Re: Which of the following equations has \(1 + \sqrt2\) as one of its roots?

by Scott@TargetTestPrep » Mon Jun 29, 2020 5:47 am

Gmat_mission wrote: ↑
Wed Jun 24, 2020 8:20 am
Which of the following equations has \(1 + \sqrt2\) as one of its roots?

A) \(x^2 + 2x – 1 = 0\)
B) \(x^2 – 2x + 1 = 0\)
C) \(x^2 + 2x + 1 = 0\)
D) \(x^2 – 2x – 1 = 0\)
E) \(x^2 – x – 1= 0\)

[spoiler]OA=D[/spoiler]

Source: Official Guide

Solution:

To solve this problem, we need to use the following two facts:

1) If a quadratic equation has integer coefficients only, and if one of the roots is a + √b (where a and b are integers), then a - √b is also a root of the equation.

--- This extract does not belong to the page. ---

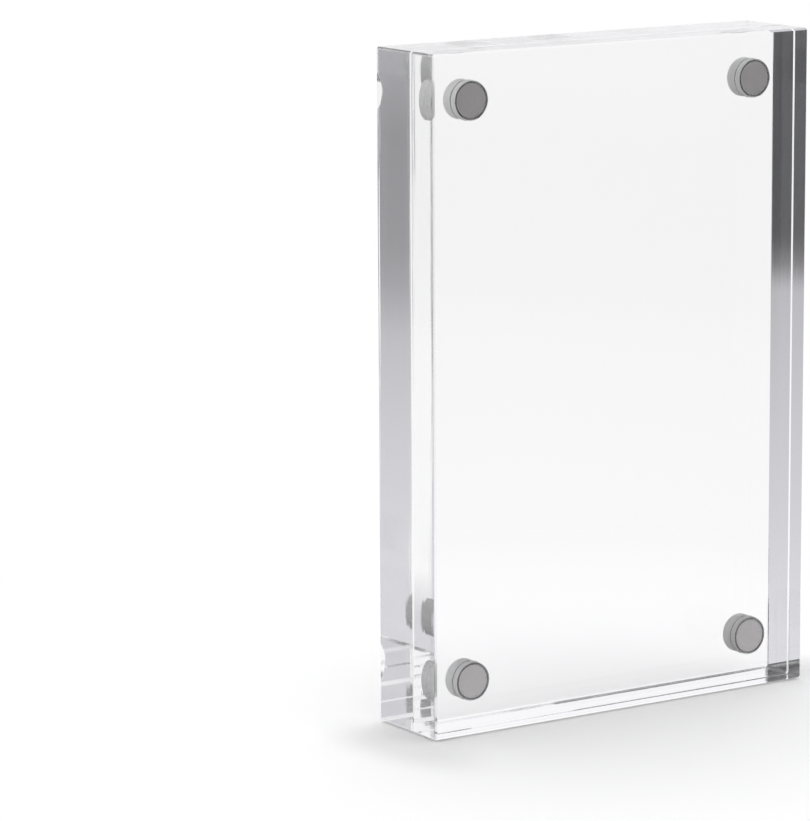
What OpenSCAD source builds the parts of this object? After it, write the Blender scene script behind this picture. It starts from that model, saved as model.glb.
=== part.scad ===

2) If r and s are roots of a quadratic equation, then the equation is of the form x^2 – (r +s)x + rs = 0.

Since we know that 1 - √2 is a root of the quadratic equation, we can let:

r = 1 + √2

and

s = 1 - √2

Thus, r + s = (1 + √2) + (1 - √2) = 2 and rs = (1 + √2)(1 - √2) = 1 – 2 = -1.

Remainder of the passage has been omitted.